┌─ RECORDED INFORMATION

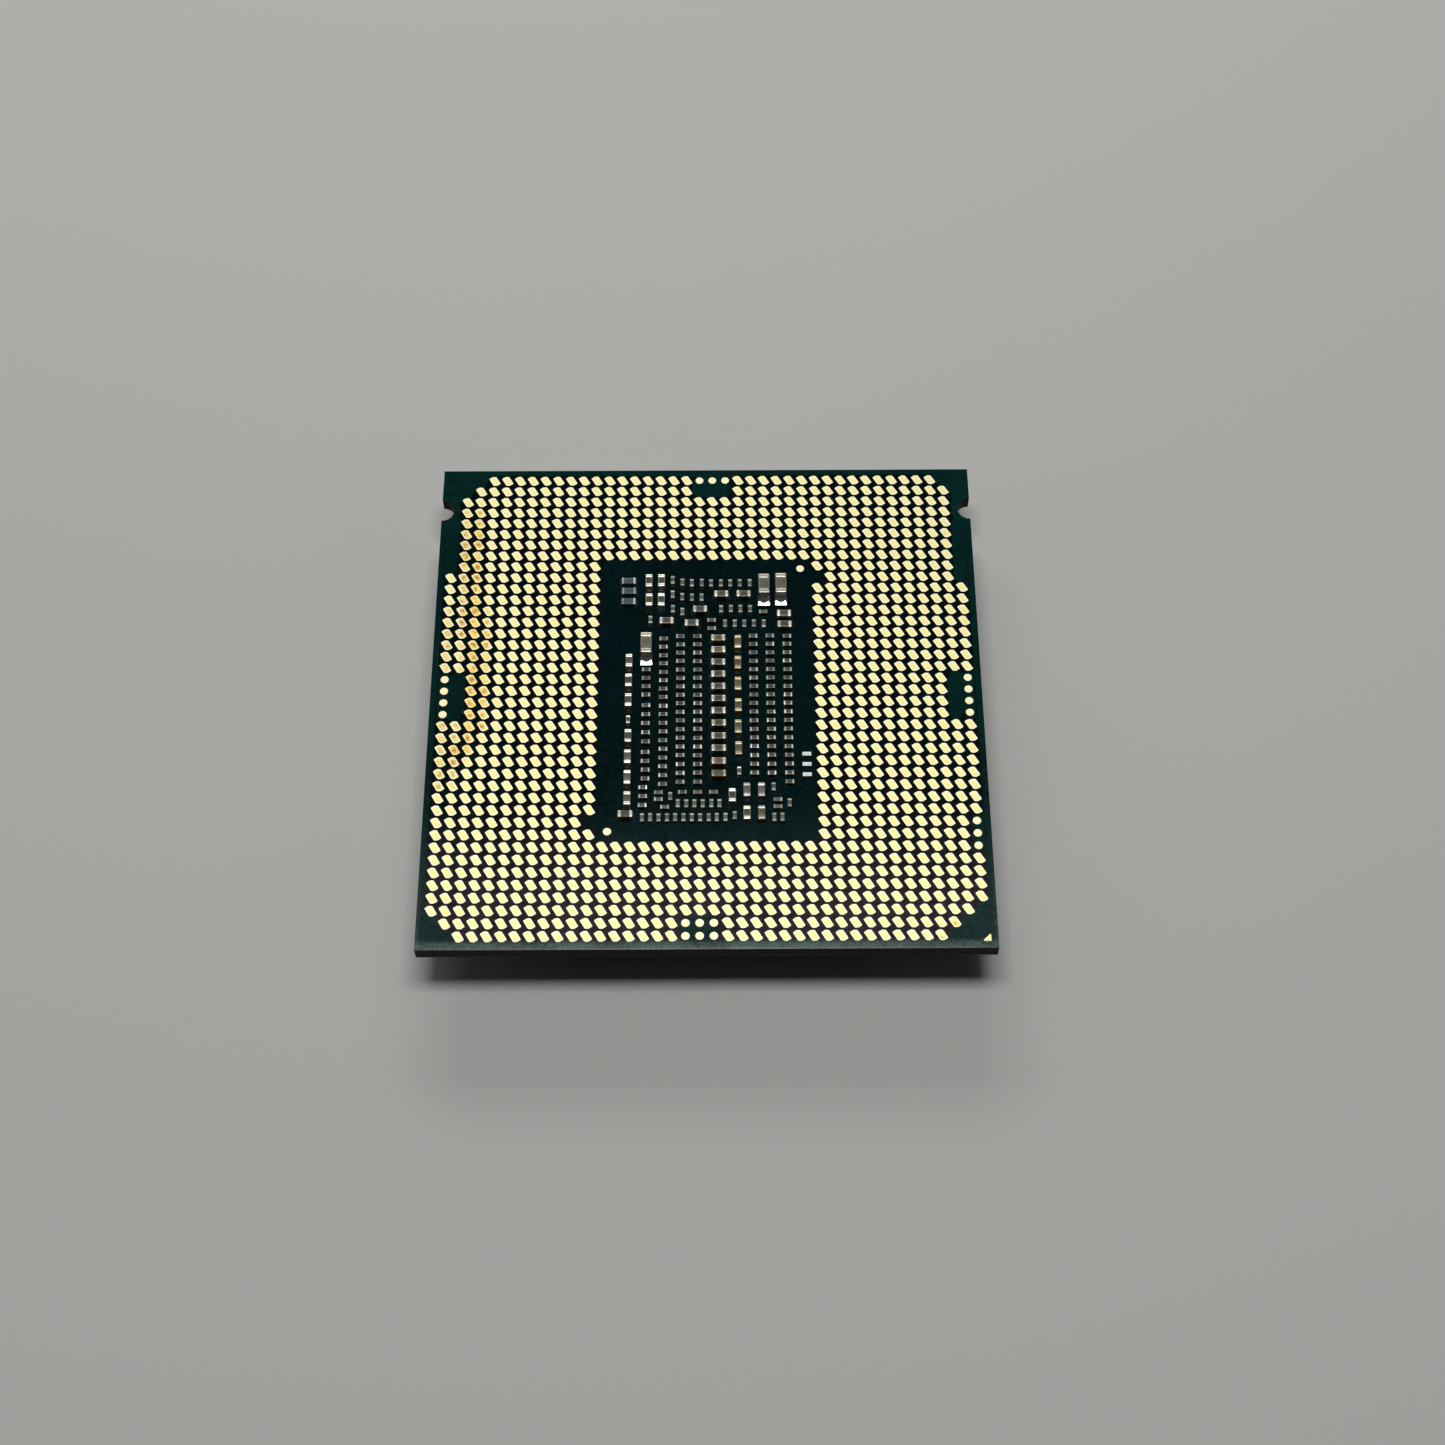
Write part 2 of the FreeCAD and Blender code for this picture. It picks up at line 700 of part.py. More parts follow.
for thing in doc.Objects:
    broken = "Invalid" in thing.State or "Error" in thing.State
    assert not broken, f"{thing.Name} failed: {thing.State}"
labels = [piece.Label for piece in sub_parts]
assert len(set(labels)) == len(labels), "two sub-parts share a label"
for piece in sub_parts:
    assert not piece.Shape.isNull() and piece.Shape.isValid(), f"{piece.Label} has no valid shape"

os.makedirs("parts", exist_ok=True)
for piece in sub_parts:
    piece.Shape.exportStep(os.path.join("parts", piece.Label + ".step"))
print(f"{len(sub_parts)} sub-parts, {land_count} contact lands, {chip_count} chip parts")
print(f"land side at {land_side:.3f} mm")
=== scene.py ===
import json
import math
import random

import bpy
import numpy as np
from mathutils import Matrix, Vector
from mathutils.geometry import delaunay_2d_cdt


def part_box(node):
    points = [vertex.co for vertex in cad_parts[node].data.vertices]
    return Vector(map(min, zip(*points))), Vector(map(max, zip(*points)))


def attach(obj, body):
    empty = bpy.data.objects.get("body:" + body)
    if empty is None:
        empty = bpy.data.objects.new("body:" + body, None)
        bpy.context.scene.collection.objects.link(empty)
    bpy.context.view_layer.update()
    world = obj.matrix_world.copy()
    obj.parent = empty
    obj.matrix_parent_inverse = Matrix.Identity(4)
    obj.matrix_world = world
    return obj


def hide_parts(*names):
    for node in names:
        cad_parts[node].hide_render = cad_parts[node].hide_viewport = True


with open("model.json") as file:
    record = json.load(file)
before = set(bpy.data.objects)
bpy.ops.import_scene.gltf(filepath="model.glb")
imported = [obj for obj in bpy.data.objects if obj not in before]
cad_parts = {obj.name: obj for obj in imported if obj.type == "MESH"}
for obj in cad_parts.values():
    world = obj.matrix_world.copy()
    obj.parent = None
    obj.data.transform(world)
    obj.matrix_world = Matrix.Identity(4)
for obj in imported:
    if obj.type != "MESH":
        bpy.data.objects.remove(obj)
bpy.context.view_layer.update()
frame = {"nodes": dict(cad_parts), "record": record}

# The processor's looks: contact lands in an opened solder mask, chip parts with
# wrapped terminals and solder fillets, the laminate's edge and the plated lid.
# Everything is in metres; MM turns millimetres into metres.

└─

GOAL - Quote the data above from the line containing "labels = [piece.Label for piece in sub_parts]" to the line containing "obj.parent = empty", inclusive, and stop.

EXERCISE RESPONSE -
labels = [piece.Label for piece in sub_parts]
assert len(set(labels)) == len(labels), "two sub-parts share a label"
for piece in sub_parts:
    assert not piece.Shape.isNull() and piece.Shape.isValid(), f"{piece.Label} has no valid shape"

os.makedirs("parts", exist_ok=True)
for piece in sub_parts:
    piece.Shape.exportStep(os.path.join("parts", piece.Label + ".step"))
print(f"{len(sub_parts)} sub-parts, {land_count} contact lands, {chip_count} chip parts")
print(f"land side at {land_side:.3f} mm")
=== scene.py ===
import json
import math
import random

import bpy
import numpy as np
from mathutils import Matrix, Vector
from mathutils.geometry import delaunay_2d_cdt


def part_box(node):
    points = [vertex.co for vertex in cad_parts[node].data.vertices]
    return Vector(map(min, zip(*points))), Vector(map(max, zip(*points)))


def attach(obj, body):
    empty = bpy.data.objects.get("body:" + body)
    if empty is None:
        empty = bpy.data.objects.new("body:" + body, None)
        bpy.context.scene.collection.objects.link(empty)
    bpy.context.view_layer.update()
    world = obj.matrix_world.copy()
    obj.parent = empty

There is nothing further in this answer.